From taboo to exotic: Popular cultural invocations of the Afrikaner working class in the postcolony
Schalk van der Merwe
Danelle van Zyl-Hermann (University of Basel)
Paper short abstract:
During the apartheid era, the cultural expressions of the Afrikaner working class were suppressed to accommodate the sensitivities of the cultural elite. In the post-apartheid era, this taboo subject has often been invoked by middle class artists, leading to the re-imagining of Afrikaner class.
Paper long abstract:
It is often problematic to consider African popular culture in class terms (Barber 2018). However, South Africa's industrialisation around the turn of the twentieth century saw the distinct emergence - especially in the mining centre of Johannesburg - of black and white urban working-class communities.
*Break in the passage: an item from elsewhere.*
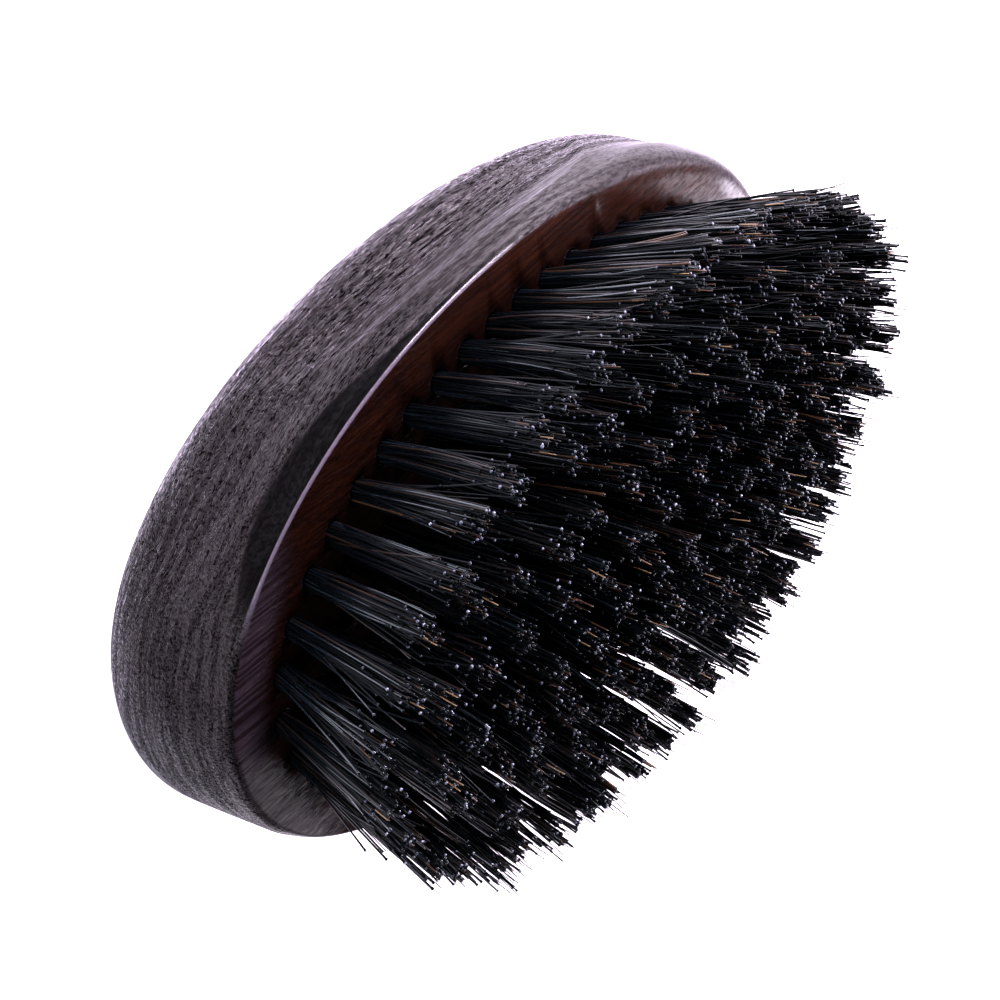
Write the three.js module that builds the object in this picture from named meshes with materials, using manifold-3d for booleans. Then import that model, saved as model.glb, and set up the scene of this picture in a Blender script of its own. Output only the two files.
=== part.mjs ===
// Oval palm brush for beards: a solid hardwood body, drilled on its domed face and filled with
// staple-set tufts of boar bristle. It lies on its flat back with the bristles pointing up.
// Millimetres. Origin: middle of the flat back. +X: long axis. +Z: the way the bristles point.
import * as THREE from "three";
import { mergeVertices } from "three/addons/utils/BufferGeometryUtils.js";
import Module from "manifold-3d";

// ---------- driving dimensions: wooden body ----------
const BODY_HALF_LENGTH = 58; // at the edge of the bristle face
const BODY_HALF_WIDTH = 32;
const BODY_THICKNESS = 22.2; // from the flat back to the edge of the face
const OVAL_POWER = 2.1; // 2 is an ellipse, more is squarer
const FACE_DOME = 1; // rise of the face from its edge to its middle
const EDGE_SIZE_SIDES = 0.45; // rounded edge round the face, along the long sides
const EDGE_SIZE_ENDS = 2.2; // and round the two ends
const BELLY_SWELL = 0.5; // the side wall stands this much outside the face outline
const BELLY_TOP = 8; // depth below the face where the bulge under the bevel has eased to the swell
const BACK_ROUND_IN_ENDS = 10.8; // round-over from the side wall to the flat back, inwards
const BACK_ROUND_IN_SIDES = 9.6;
const BACK_ROUND_UP = 9.7; // the same, upwards

// ---------- driving dimensions: bevel under the rim, a hair line at mid-length ----------
const BEVEL_MIDDLE = 0.9; // depth of the bevel at mid-length
const BEVEL_SHOULDER = 4.2; // over the shoulders
const BEVEL_ENDS = 1.5; // round the ends
const BEVEL_FROM = 14; // along the brush: where the bevel starts to widen
const BEVEL_FULL = 38; // where it is widest
const BEVEL_EASE = 42; // where it starts to narrow again
const BEVEL_END = 56; // where it has narrowed
const BEVEL_SLOPE = 0.24; // inset of the bevel for each mm of its depth
const BEVEL_SOFTNESS = 0.2; // how softly it runs into the wall

// ---------- driving dimensions: finger scoops, one in each long side ----------
const SCOOP_HALF_LENGTH = 32;
const SCOOP_DEPTH = 2.2;
const SCOOP_END_POWER = 3; // 2 tapers the scoop evenly, more keeps it full until near its ends
const SCOOP_CREASE_MIDDLE = 4; // depth of the scoop's upper crease below the face, at mid-length
const SCOOP_CREASE_ENDS = 13.5; // the same, where the scoop runs out
const SCOOP_BOTTOM = 17.5; // depth where the scoop blends into the back

// ---------- driving dimensions: tufts ----------
const RIM_TUFTS = 44;
const RIM_INSET_ENDS = 7.9; // from the face outline in to the ring of rim tufts
const RIM_INSET_SIDES = 7.1;
const FIELD_INSET_ENDS = 6.4; // from the rim tufts in to the field of straight rows
const FIELD_INSET_SIDES = 5.7;
const ROWS_EACH_SIDE = 3; // rows on each side of the middle row
const ROW_PITCH = 5.8; // across the brush
const TUFT_PITCH = 5.6; // least distance along a row
const FAN_ALONG = 0.006; // lean of a tuft for each mm from the middle, along the brush
const FAN_ACROSS = 0.0105; // the same, across it
const BRISTLES_MIDDLE = 22; // free length of a tuft at the middle of the brush
const BRISTLES_RIM = 19.7; // and in the rim ring
const HOLE_RADIUS = 1.6;
const HOLE_DEPTH = 9;
const HOLE_OVERCUT = 2; // the drill starts this far above the face
const CLEARANCE = 0.3; // between a tuft and the wood round it
const TIP_RADIUS_RIM = 2.8;
const TIP_RADIUS_ALONG_ROW = 3.6; // the tufts of a row mingle at their tips
const TIP_RADIUS_ACROSS_ROW = 2.9;
const FLARE_MIDWAY = 0.45; // share of the flare that is reached at half the free length

// ---------- resolution ----------
const BODY_SIDES = 88;
const TUFT_SIDES = 6;
const BEVEL_ROW_GAP = 0.1; // keeps the bevel's rows below the edge's first row

const wood = { color: 0x33221e, roughness: 0.42, metalness: 0 };
const bristle = { color: 0x121316, roughness: 0.5, metalness: 0 };

const wasm = await Module();
wasm.setup();

function solidOf(geometry) {
  const welded = mergeVertices(geometry, 1e-3);
  return new wasm.Manifold(
    new wasm.Mesh({
      numProp: 3,
      vertProperties: welded.attributes.position.array,
      triVerts: new Uint32Array(welded.index.array),
    }),
  );
}

function geometryOf(solid) {
  const mesh = solid.getMesh();
  const geometry = new THREE.BufferGeometry();
  geometry.setAttribute("position", new THREE.BufferAttribute(mesh.vertProperties, 3));
  geometry.setIndex(new THREE.BufferAttribute(mesh.triVerts, 1));
  geometry.computeVertexNormals();
  return geometry;
}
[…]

Living in multiracial and multi-ethnic communities were white Afrikaans-speaking workers who developed distinct cultural practices such as the enjoyment of boere-music and dog racing, clearly discernible from the tastes expressed by Afrikaners of higher social standing (Grundlingh 2003, 20014; Van der Merwe 2017). From the 1930s onwards, Afrikaner culture became a highly politicised space in service of an emergent, racially exclusive Afrikaner nationalist ideology which was acutely class sensitive. The lower social strata became a source of embarrassment and during the subsequent apartheid era, cultural elites employed various means to subdue, censor and mute contrary popular culture and creative works which emerged from or drew on the realities of working-class Afrikaner life. The end of apartheid disrupted this process, and Afrikaner working-class culture re-emerged from its historical silence - but in a surprising guise. Serving as the inspiration for various popular works - from hiphop and rap to film, literature and photography - it was now often caricatured, or portrayed as somewhat exotic, deviant or even dangerous. Moreover, these expressions often emanated not from working-class actors themselves, but middle-class artists. This paper seeks to illuminate the invocation of a once taboo subject against the unravelling of white Afrikaner hegemony in the postcolony, casting new light on the contestations and social relations of this period.